La dyskinésie ciliaire primitive (DCP), qui cause des maladies respiratoires chroniques, est l’une des affections génétiques associées au mauvais fonctionnement des cils cellulaires. Bien qu’on connaisse certains des gènes responsables de la DCP, la cause sous-jacente demeure mystérieuse dans bien des cas. Outre les tests génétiques basés sur les gènes connus, on diagnostique cette affection en déterminant si la structure des cils cellulaires est défectueuse au moyen d’un microscope électronique à faible résolution, une technique qui n’est concluante que dans 50 % des cas. « Beaucoup des protéines que nous avons observées dans le doublet de microtubules pourraient jouer un rôle dans la DCP, signale le Pr Bui. Notre étude pourrait donc conduire à l’identification d’autres gènes liés à la DCP, ce qui pourrait améliorer le diagnostic. De plus, la découverte du rôle de ces autres protéines dans la stabilité du doublet de microtubules pourrait nous permettre de mettre au point des médicaments capables de compenser ces effets déstabilisants. » 

Observer les cils de plus près

Revenons à notre maison. Pour comprendre tous ses détails structurels, de simples photos de l’intérieur et de l’extérieur ne suffisent pas; il faut se débarrasser de tout ce qui recouvre la charpente pour pouvoir l’analyser. « De la même façon, en isolant le doublet de microtubules, nous pouvons l’observer en détail et comprendre son architecture et sa composition, explique le Pr Bui. Nous pouvons maintenant étudier cette structure plus en profondeur pour mieux analyser ses composantes et leurs interrelations. Cette analyse est importante, puisqu’elle nous permet de mieux comprendre la stabilité propre à l’architecture du doublet de microtubules. »

Étapes suivantes

Malgré les grands progrès réalisés dans l’identification de ces nouvelles protéines, de nombreuses questions demeurent pour le Pr Bui et ses collègues. « Nous voulons élucider la nature de toutes les protéines internes des microtubules que nous avons observées, dit-il. Nous cherchons aussi à comprendre exactement comment ces protéines influent sur la stabilité du doublet de microtubules. Si nous déterminons que quelques-unes de ces protéines sont particulièrement importantes pour la fonction ciliaire, nous chercherons ensuite à découvrir les maladies humaines qui pourraient être liées à ces protéines et des façons potentielles de pallier le problème. »

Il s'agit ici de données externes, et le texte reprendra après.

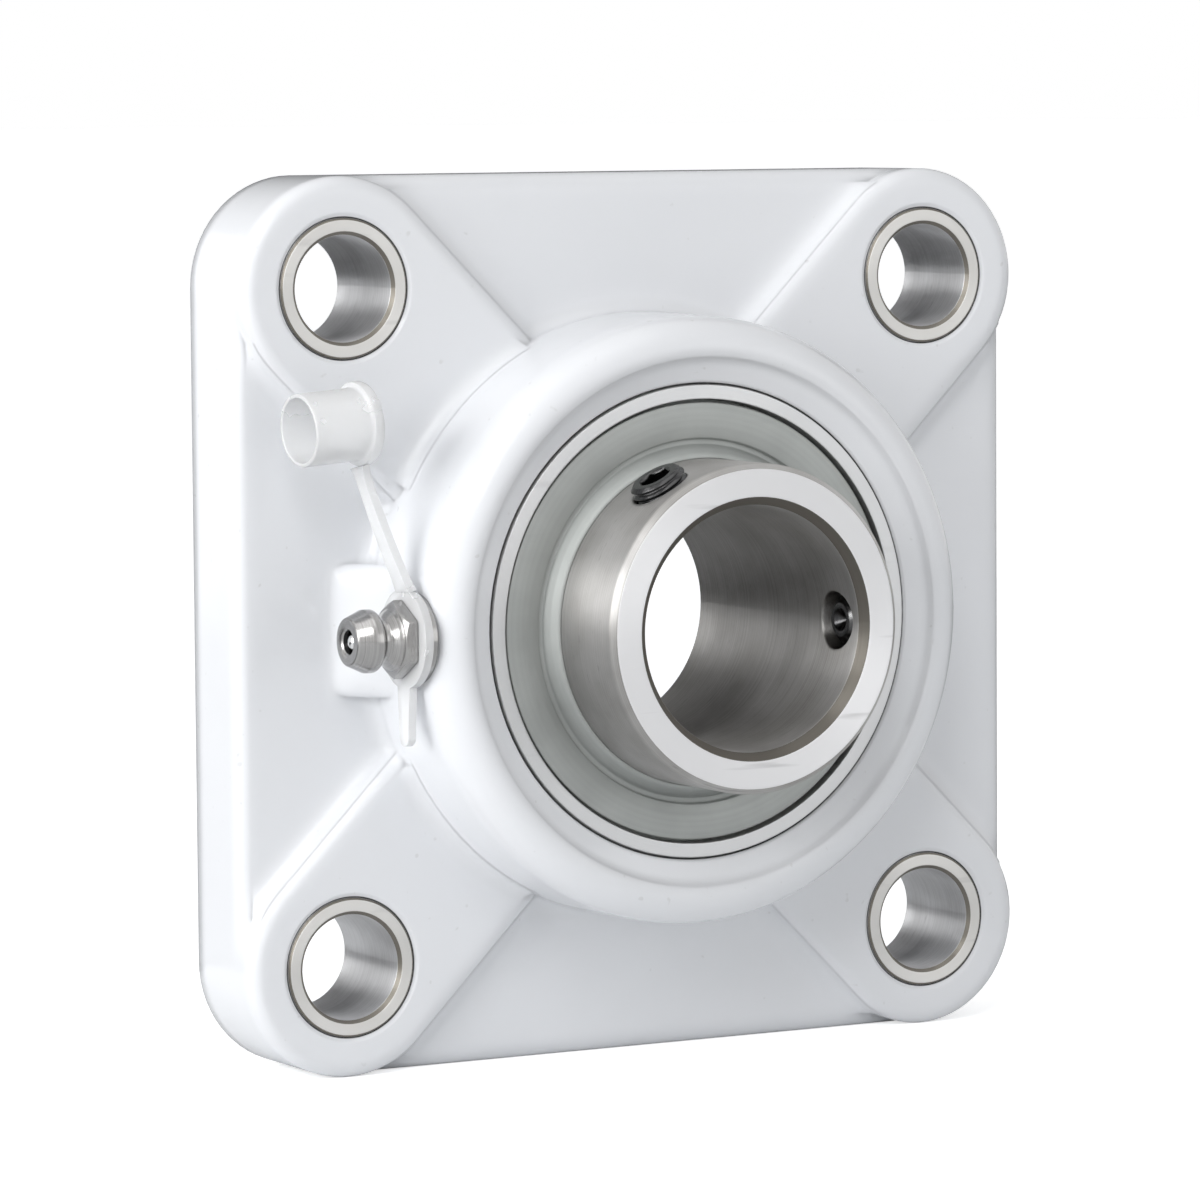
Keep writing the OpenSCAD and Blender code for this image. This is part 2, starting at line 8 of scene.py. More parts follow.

Cette étude, financée par la Chaire de recherche du Canada de niveau 2 en tomographie cryoélectronique et une subvention à la découverte du CRSNG, a été menée en collaboration avec Panagiotis Kastritis, Ph. D., du Laboratoire européen de biologie moléculaire (EMBL) en modélisation structurale.

L’article « Subnanometre-resolution structure of the doublet microtubule reveals new classes of microtubule-associated proteins » a été publié dans Nature Communications le 2 mai 2017.